All of this is bad news for France's president Chirac. Chirac's party, which governs from the centre-right, will be pressed from the right by the FN.

Chirac has in the past attempted to steal some of Le Pen's clothes on issues such as illegal immigration. While Mayor of Paris he grumbled about the bizarre smells emanating from immigrant kitchens, though it is unclear how M Chirac, who has always preferred Paris' more salubrious quartiers to the west of the city, ever got to smell African, Indian or Arab cooking, which takes place mostly in the east and north.

Furthermore, a renowned bon viveur like Chirac, who can happily munch his way through thousands of Euros worth of food every week, would more likely be lured to the source of unusual aromas, not repulsed.

His anti-immigrant stance has always rang hollow. For all his faults, Chirac does not make a natural fascist.

Since the shock of the presidential election, Chirac attempted to counter far-right concerns by employing the hyperactive Nicolas Sarkozy as interior minister.

Sarkozy's campaign against dangerous drivers, illegal immigration and rising youth crime has been quite successful: Too successful, M Chirac might think.

Chirac isn't fond of his interior minister, who has made his ambition to hold Chirac's job one day very clear. Dealing with France's spiralling crime was one way to spike Sarkozy's career. Instead, Chirac has found his can-do young rival topping polls as France's most popular politician.

Sarkozy could be an asset in March's elections. Chirac, however, will be wary of allowing the interior minister yet another opportunity to increase his popularity. Le Pen, too, has suggested that Sarkozy's sympathy for (legal) Muslim immigrants has sent voters flocking to the FN.

Unlike his rivals in the Socialist Party (PS), Chirac does not have the option of making a deal with extremists. Chirac and Le Pen despise one another in any case.

Chirac, then, might move towards the centre-left to win votes.

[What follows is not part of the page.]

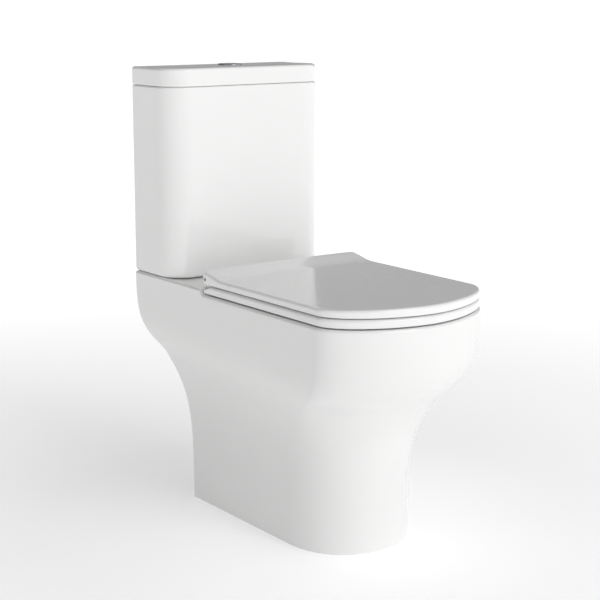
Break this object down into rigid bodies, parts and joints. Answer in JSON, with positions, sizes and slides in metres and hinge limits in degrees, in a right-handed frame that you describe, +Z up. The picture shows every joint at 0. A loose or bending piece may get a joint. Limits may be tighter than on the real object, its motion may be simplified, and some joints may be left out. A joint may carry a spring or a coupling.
{
  "type": "close coupled toilet",
  "caption": "Floor-standing close coupled toilet: open-backed pan with a cistern on its deck, a round dual-flush button and a D-shaped seat and lid.",
  "frame": {"origin": "on the floor, at the centre of the overall outline", "axes": "+Z up, +Y towards the wall behind the toilet, +X to the right of someone facing the wall; the front of the seat faces -Y"},
  "size_m": [0.354, 0.663, 0.822],
  "materials": {
    "glaze": "glossy white glaze",
    "seat_plastic": "polished white",
    "chrome": "bright plated",
    "white_plastic": "moulded",
    "blue_plastic": "moulded",
    "grey_plastic": "moulded",
    "rubber": "matt",
    "steel": "zinc plated",
    "brass": "turned"
  },
  "bodies": {
    "pan_and_cistern": {"pan": "glaze", "pan_bowl": "glaze", "pan_trapway": "glaze", "pan_inlet": "glaze", "cistern_tank": "glaze", "hinge_base_left": "chrome", "hinge_base_right": "chrome", "flush_valve_body": "white_plastic", "fill_valve_body": "white_plastic", "seat_wing_nut_left": "white_plastic", "seat_wing_nut_right": "white_plastic", "flush_valve_backnut": "grey_plastic", "fill_valve_backnut": "grey_plastic", "flush_valve_washer": "rubber", "doughnut_washer": "rubber", "fill_valve_washer": "rubber", "coupling_seal_left": "rubber", "coupling_seal_right": "rubber", "seat_bolt_washer_left": "rubber", "seat_bolt_washer_right": "rubber", "rocker_pin": "steel", "float_arm_pin": "steel", "hinge_pin_left": "steel", "hinge_pin_right": "steel", "seat_bolt_left": "steel", "seat_bolt_right": "steel", "floor_screw_left": "steel", "floor_screw_right": "steel", "coupling_plate_washer_left": "steel", "coupling_plate_washer_right": "steel", "coupling_bolt_left": "brass", "coupling_bolt_right": "brass", "coupling_wing_nut_left": "brass", "coupling_wing_nut_right": "brass"},
    "cistern_lid": {"cistern_lid": "glaze", "button_bezel": "chrome", "button_locknut": "grey_plastic"},
    "full_flush_button": {"full_flush_button": "chrome", "full_flush_rod": "white_plastic"},
    "half_flush_button": {"half_flush_button": "chrome", "half_flush_rod": "white_plastic"},
    "full_flush_rocker": {"full_flush_rocker": "blue_plastic"},
    "half_flush_rocker": {"half_flush_rocker": "grey_plastic"},
    "flush_valve_stem": {"flush_valve_stem": "blue_plastic", "flush_valve_seal": "rubber"},
    "fill_valve_float": {"fill_valve_float": "blue_plastic", "float_link": "steel"},
    "float_arm": {"float_arm": "grey_plastic"},
    "seat_lid": {"seat_lid": "seat_plastic", "lid_buffer_1_left": "rubber", "lid_buffer_1_right": "rubber", "lid_buffer_2_left": "rubber", "lid_buffer_2_right": "rubber"},
    "seat_ring": {"seat_ring": "seat_plastic", "seat_buffer_1_left": "rubber", "seat_buffer_1_right": "rubber", "seat_buffer_2_left": "rubber", "seat_buffer_2_right": "rubber"}
  },
  "joints": [
    {"name": "cistern_lid_lift", "type": "slide", "parent": "pan_and_cistern", "child": "cistern_lid", "axis": [0, 0, 1], "range_m": [0, 0.12]},
    {"name": "full_flush_press", "type": "slide", "parent": "cistern_lid", "child": "full_flush_button", "axis": [0, 0, -1], "range_m": [0, 0.006], "stiffness_N_per_m": 400, "springref_m": -0.004},
    {"name": "half_flush_press", "type": "slide", "parent": "cistern_lid", "child": "half_flush_button", "axis": [0, 0, -1], "range_m": [0, 0.006], "stiffness_N_per_m": 400, "springref_m": -0.004},
    {"name": "full_flush_rocker_turn", "type": "hinge", "parent": "pan_and_cistern", "child": "full_flush_rocker", "pos_m": [-0.009, 0.2795, 0.6613], "axis": [1, 0, 0], "range_deg": [0, 27]},
    {"name": "half_flush_rocker_turn", "type": "hinge", "parent": "pan_and_cistern", "child": "half_flush_rocker", "pos_m": [0.009, 0.2795, 0.6613], "axis": [1, 0, 0], "range_deg": [0, 27]},
    {"name": "flush_valve_lift", "type": "slide", "parent": "pan_and_cistern", "child": "flush_valve_stem", "axis": [0, 0, 1], "range_m": [0, 0.0105]},
    {"name": "float_rise", "type": "slide", "parent": "pan_and_cistern", "child": "fill_valve_float", "axis": [0, 0, 1], "range_m": [0, 0.012]},
    {"name": "float_arm_turn", "type": "hinge", "parent": "pan_and_cistern", "child": "float_arm", "pos_m": [-0.099, 0.263, 0.6673], "axis": [0, -1, 0], "range_deg": [0, 33]},
    {"name": "seat_lid_hinge", "type": "hinge", "parent": "pan_and_cistern", "child": "seat_lid", "pos_m": [0, 0.0935, 0.45339], "axis": [-1, 0, 0], "range_deg": [0, 100]},
    {"name": "seat_ring_hinge", "type": "hinge", "parent": "pan_and_cistern", "child": "seat_ring", "pos_m": [0, 0.0935, 0.45339], "axis": [-1, 0, 0], "range_deg": [0, 96]}
  ],
  "couplings": [
    {"joint": "full_flush_rocker_turn", "follows": "full_flush_press", "rad_per_m": 75},
    {"joint": "flush_valve_lift", "follows": "full_flush_press", "ratio": 1.75},
    {"joint": "half_flush_rocker_turn", "follows": "half_flush_press", "rad_per_m": 75},
    {"joint": "float_arm_turn", "follows": "float_rise", "rad_per_m": 46.667},
    {"joint": "seat_ring_hinge", "follows": "seat_lid_hinge", "ratio": 0.96}
  ]
}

The PS remains in disarray following former leader Lionel Jospin's humiliation at the hands of Le Pen. Some in the party hope to lead from the centre - others look to wooing the extremists of the far left as a way of bolstering the PS vote. PS figures regularly attend anti-globalisation get-togethers such as the recent European Social Forum, and they rarely shy from photo-opportunities with 'peasant' leader José Bové.

Unfortunately for them, the extreme-left rarely reciprocates PS advances. An alliance between some of France's extremists could take more than ten percent of the vote in March, mainly from socialists. Some Trotskyite and Revolutionary Communist leaders have made clear that they see establishment socialists as part of the problem.

This division on the left could explain president Chirac's renewed calls for a 'multipolar world', which he dug up again in his New Year's message to France. The strength of Chirac's determination in opposing the war in Iraq took many socialists by surprise. It also won admirers among those who would usually be PS voters.

Pushed hard from Le Pen's far right, Chirac has no choice but to pull votes from the centre-left. Standing up the the Evil US Empire has always played well with French left-wingers, for whom anti-Americanism is an article of faith.

Expect the president's attacks on the US to increase over coming months.